Up on the range at Olive Branch, former colleagues and executive chefs Rob Balderson and Jason Wood joined forces to open this Ruthven Street restaurant three years ago, which Rob says aims to inject “sexy” into Toowoomba’s dining scene. A typical lunch menu includes dishes like gremolata crumbed coral trout and Moroccan beef with goat’s cheese, grape and walnut salad.

“The sexy bits are at dinner where we are one of the only restaurants to serve an amuse bouche to start and a sorbet in between plates,” Rob says.

“Before I opened this restaurant I just sat outside for four days and watched the people. You’ve got to know Toowoomba people. Once you get to know them they are very loyal people.

“If you exceed their expectation and be constant then they will look after you. The infrastructure of what’s going to happen in this town in the next five years is going to be pretty amazing.”

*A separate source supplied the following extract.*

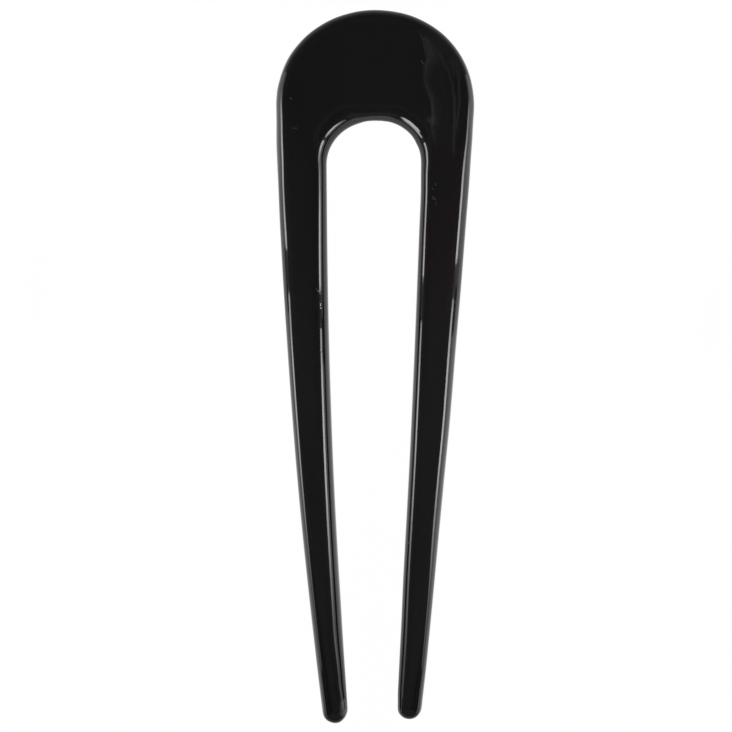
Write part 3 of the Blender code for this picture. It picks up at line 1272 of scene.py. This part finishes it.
# Room: dim and even all round, so that the flat faces stay black, and white behind the table.

# Levels of the room overhead, from straight towards the tips to straight towards the head
ROOM_LEVELS = (
    (-1.0, 0.075),
    (-0.75, 0.060),
    (-0.5, 0.045),
    (-0.2, 0.045),
    (-0.155, 0.100),
    (-0.12, 0.135),
    (-0.09, 0.120),
    (-0.055, 0.100),
    (-0.02, 0.118),
    (0.01, 0.108),
    (0.035, 0.080),
    (0.065, 0.062),
    (0.12, 0.055),
    (0.138, 0.058),
    (0.155, 0.085),
    (0.4, 0.090),
    (1.0, 0.090),
)
HORIZON_LEVEL = 0.34
HORIZON_BELOW_TIPS = 0.12
HORIZON_TURN = (-0.6, -0.1)
HORIZON_FADE = 0.8

room = bpy.data.worlds.new("dim_room")
room.use_nodes = True
room_tree = room.node_tree
room_tree.nodes.clear()
room_path = room_tree.nodes.new("ShaderNodeLightPath").outputs
way = room_tree.nodes.new("ShaderNodeTexCoord").outputs["Generated"]
_, way_y, upward = add(room_tree, "ShaderNodeSeparateXYZ", None, Vector=way).outputs
overhead_level = graph(room_tree, way_y, ROOM_LEVELS)
horizon_level = eased(room_tree, way_y, *HORIZON_TURN, HORIZON_BELOW_TIPS, HORIZON_LEVEL)
level = eased(room_tree, upward, 0.0, HORIZON_FADE, horizon_level, overhead_level)
level = sums(room_tree, "MAXIMUM", room_path["Is Camera Ray"], level)
sky = add(room_tree, "ShaderNodeBackground", None, Color=(1.0, 1.0, 1.0, 1.0), Strength=level)
room_tree.links.new(sky.outputs[0], room_tree.nodes.new("ShaderNodeOutputWorld").inputs[0])
bpy.context.scene.world = room


# Camera: straight above the middle of the pin with a long lens, turned a little with the picture.

CAMERA_PLACE = (-0.8435 * MM, 0.101 * MM, 372.1 * MM)
CAMERA_TURN = 0.014
PICTURE_SIDE = 732
FOCAL_PIXELS = 2400.0
SENSOR_WIDTH = 36.0
CLIP_START = 10.0 * MM

camera_data = bpy.data.cameras.new("camera")
camera_data.sensor_width = SENSOR_WIDTH
camera_data.lens = FOCAL_PIXELS / PICTURE_SIDE * SENSOR_WIDTH
camera_data.clip_start = CLIP_START
camera = bpy.data.objects.new("camera", camera_data)
camera.location = CAMERA_PLACE
camera.rotation_euler = (0.0, 0.0, CAMERA_TURN)
bpy.context.scene.collection.objects.link(camera)
bpy.context.scene.camera = camera
bpy.context.scene.view_settings.view_transform = "Standard"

Drive through Crow’s Nest and at nearby Bunnyconnellen, Peter and Janie Simmonds - who are best known for their olives and olive products - are also embracing a new way of thinking about the region, and food.

The couple has just launched pop-up cooking masterclasses on their property acting as a conduit between local producers and consumers.

“It is about doing things differently to what we’ve done. We want to bring people together,” Peter says.

“We want to champion everyone else’s product.”

The pair, who was the first to produce smoked olives in Australia, know a thing or two about food. Their marmalade jam was recently awarded a silver place in the Original World Marmalade Awards in Cumbria in the UK.

There’s an edginess mixed with elegance in this region. Dine in the grounds of Clifford House at Gip’s Restaurant, which was originally designed as a residential men’s club but falling cattle prices saw it unfinished. Early settler James Taylor, with his wife Sara and 9 kids, turned it into an elegant mansion with 30 rooms, 6 house staff and 3 gardeners. These days, the restaurant is build in and around the old billard room and the chef uses local produce to design a modern-Australian menu.

Anna Shirley, 27, went to boarding school at Downlands College, and has returned here as the manager of Gip’s.

“What’s changed in Toowoomba? Definitely the cultural scene. It is more of a destination for bands and it is on the map now,” Anna says.

“It is a little bit more polished now. I go out to eat a lot in Toowoomba and you don’t get better beef anywhere. In your caf├ęs, people are expecting high-quality coffee. We’re not a backwater town.

“There are a lot of excellent local artists in Toowoomba. There are a lot of cultural influences coming into our cuisine here as well. I think Toowoomba has taken a while to get going but it is on the way now.”

Just up the road, at Vacy Hall, tradition still stands in this historic guest house built in 1898 and which has undergone several incarnations during its time including as accommodation for American sailors during World War Two and a boarding house for uni students in the 50s.

Vacy Hall owner Graham Higgins says the art scene in Toowoomba is thriving through the innovative Insight Gallery; Tosari Galleries which has introduced art classes; and Kath Dickson Community Art Space which is designed for emerging artists.

“We’ve got an emerging art culture and food culture like the rest of the world. We are embracing food that is more locally grown and leaves a small carbon footprint,” Graham says.

“The thing I like about Toowoomba is it is a compact city with four distinct seasons. It’s got this emerging kind of art and food culture that is quite vibrant”.

Follow the scent of caffeine down Ruthven Street and you’ll find further evidence of Toowoomba’s renaissance. In the small laneway Searles Walk, stumble across Ground Up Espresso Bar which could be in a Melbourne laneway with its graffiti-art walls, rustic seats and the trendy set. Perhaps the best indicator of all, however, sits at 488 Ruthven Street – a pop up coffee shop called Bounce – which partners with a local disability service to assist people re-entering the workforce.

After all, that’s what this region has done so beautifully. Re-invent itself and bounce.